My client wants to get rid of a worker. However, I feel there is only one credible written warning on this persons’ file. There have been a series of verbal warnings throughout this employee’s two year career but the previous HR officer did not follow these through professionally, i.e. kept official notes on scrap pieces of paper in persons’ file. The employee has since broken communication and vehicle policies, is this now gross misconduct and grounds for dismissal?
Gross misconduct is misconduct so serious that it justifies the immediate dismissal of an employee without notice. Your question as to whether the employee breaking particular policies is sufficiently serious to amount to ‘gross misconduct’ is difficult to evaluate on the available information.

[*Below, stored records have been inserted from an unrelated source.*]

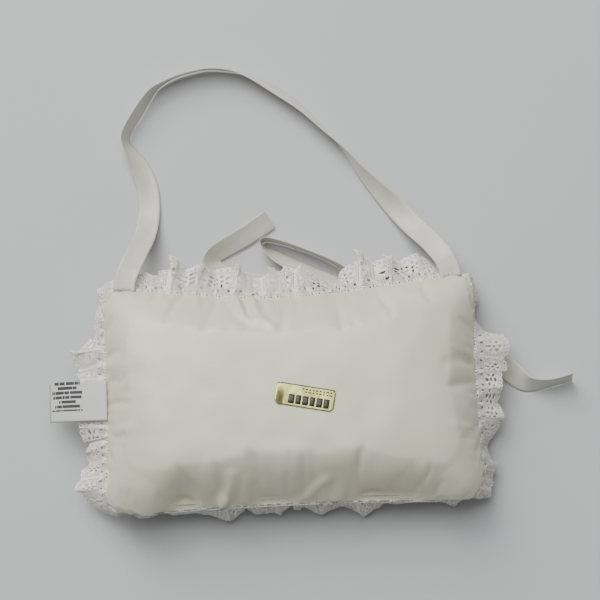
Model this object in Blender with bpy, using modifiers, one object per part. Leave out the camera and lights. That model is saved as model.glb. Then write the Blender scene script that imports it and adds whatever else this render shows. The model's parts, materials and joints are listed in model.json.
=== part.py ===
"""Small satin ring bearer pillow: lace ruffle, hanging ribbon, front bow, content tag and foil label.

It lies on its front, back panel up. +X runs along the long side, +Y points to the side with the
hanging ribbon and +Z is up. The origin is the middle of the flat patch that it rests on.
Units are metres.
"""

import math

import bmesh
import bpy
from mathutils import Vector

# ---- Driving dimensions ---------------------------------------------------------------------
PILLOW_LENGTH = 0.165
PILLOW_DEPTH = 0.100
SEAM_HEIGHT = 0.018
BACK_CROWN = 0.0235
FRONT_CROWN = 0.022
CORNER_POWER = 8.0
CROWN_POWER = 3.0
LONG_SIDE_PULL = 0.0025
SHORT_SIDE_PULL = 0.0012

SATIN = 0.0004
SEAM_ALLOWANCE = 0.004
GAP = 0.0003

LACE_THICKNESS = 0.0006
LACE_WIDTH = 0.015
LACE_HEADING_OUT = 0.0012
LACE_GATHERS = 27
LACE_GATHER_HEIGHT = 0.002
LACE_SLOPE = math.radians(22.0)
LACE_SLOPE_NEAR = math.radians(70.0)
LACE_NEAR_REACH = 1.25

THREAD = 0.0004
CLOSING_LENGTH = 0.050
CLOSING_CENTRE_X = -0.015

RIBBON_WIDTH = 0.0095
RIBBON_THICKNESS = 0.0005
RIBBON_SPACING = 0.0045
RIBBON_END_INSET = 0.011
TACK_LENGTH = 0.006
TACK_REACH = 0.0034
TACK_HEIGHT = 0.0010

KNOT_X = 0.027
KNOT_LENGTH = 0.008
KNOT_DEPTH = 0.0055
KNOT_HEIGHT = 0.007
KNOT_CENTRE_Z = 0.0048
KNOT_OUT = 0.0042
TACK_STITCH_DROP = 0.0039

TAG_LENGTH = 0.024
TAG_WIDTH = 0.0175
TAG_CLOTH = 0.00035
TAG_FOLD_GAP = 0.0005
TAG_CENTRE_Y = 0.001
TAG_SLOPE = math.radians(14.0)

LABEL_LENGTH = 0.0254
LABEL_WIDTH = 0.0095
LABEL_THICKNESS = 0.00025
LABEL_CENTRE = (0.0055, -0.0050)
LABEL_TURN = math.radians(-11.5)

PANEL_CELLS = (20, 14)
STATIONS_PER_GATHER = 4
LACE_ROWS = 3
TAG_STEPS = 6
SEAM_SAMPLES = 720
ROUTE_SAMPLES = 24

# ---- Values that follow from them -----------------------------------------------------------
HALF_LENGTH = PILLOW_LENGTH / 2
HALF_DEPTH = PILLOW_DEPTH / 2
LAYER_RISE = LACE_THICKNESS / 2 + GAP
RING_STATIONS = LACE_GATHERS * STATIONS_PER_GATHER
RIBBON_END_X = HALF_LENGTH - RIBBON_END_INSET
FLAT_TILT = math.pi / 2

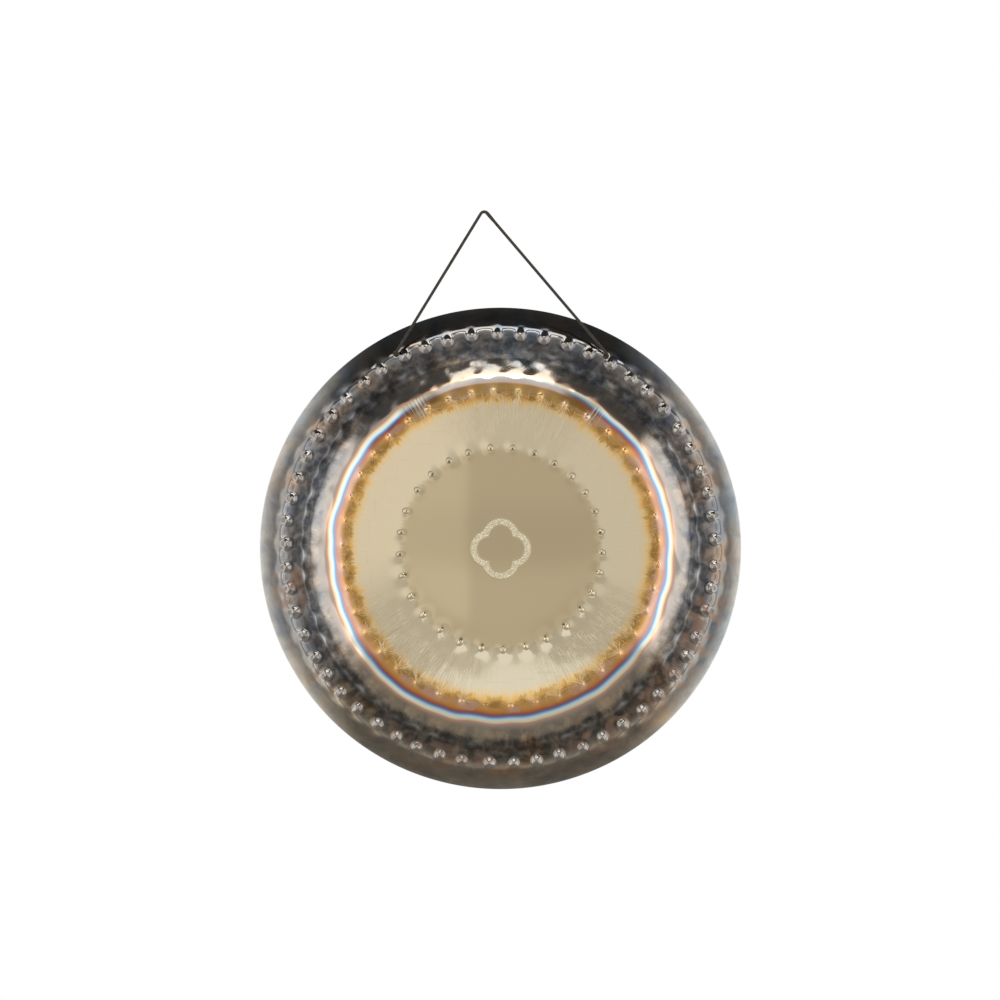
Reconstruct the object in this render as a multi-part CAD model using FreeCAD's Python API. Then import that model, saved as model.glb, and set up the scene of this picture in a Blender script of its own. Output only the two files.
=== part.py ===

What constitutes gross misconduct may vary according to the particular circumstances of the employer and the work the employee is carrying out. Case law indicates that deliberate wrongdoing or gross negligence can amount to gross misconduct. An employers’ position is strengthened where previous warnings have been given but taking into account previous warnings is risky where you have no record of them and/or if they have expired.
Whilst dismissal for misconduct is a potentially fair reason for dismissal, to establish that a dismissal was fair an employer must be able to demonstrate a number of things. First, that at the time of dismissal they believed the employee to be guilty of misconduct. Second, that at the time of dismissal they had reasonable grounds for believing that the employee was guilty of that misconduct. Third, that when they formed that belief on those grounds, they had carried out as much investigation as was reasonable in the circumstances. A fair process should be followed and the ACAS Code of Practice sets out further information about the steps your client should go through. A failure to follow it can result in an uplift in any subsequent tribunal award. If there are internal disciplinary policies or procedures your client should also factor these in. An employer needs to act reasonably when conducting a disciplinary investigation or hearing and when deciding whether dismissal for that reason is justified.
By taking these factors into account and having a paper trail to help demonstrate the process your client has followed, if they then dismiss the employee (or take disciplinary action short of dismissal such as a written warning), they would be better positioned to defend against any subsequent tribunal claim.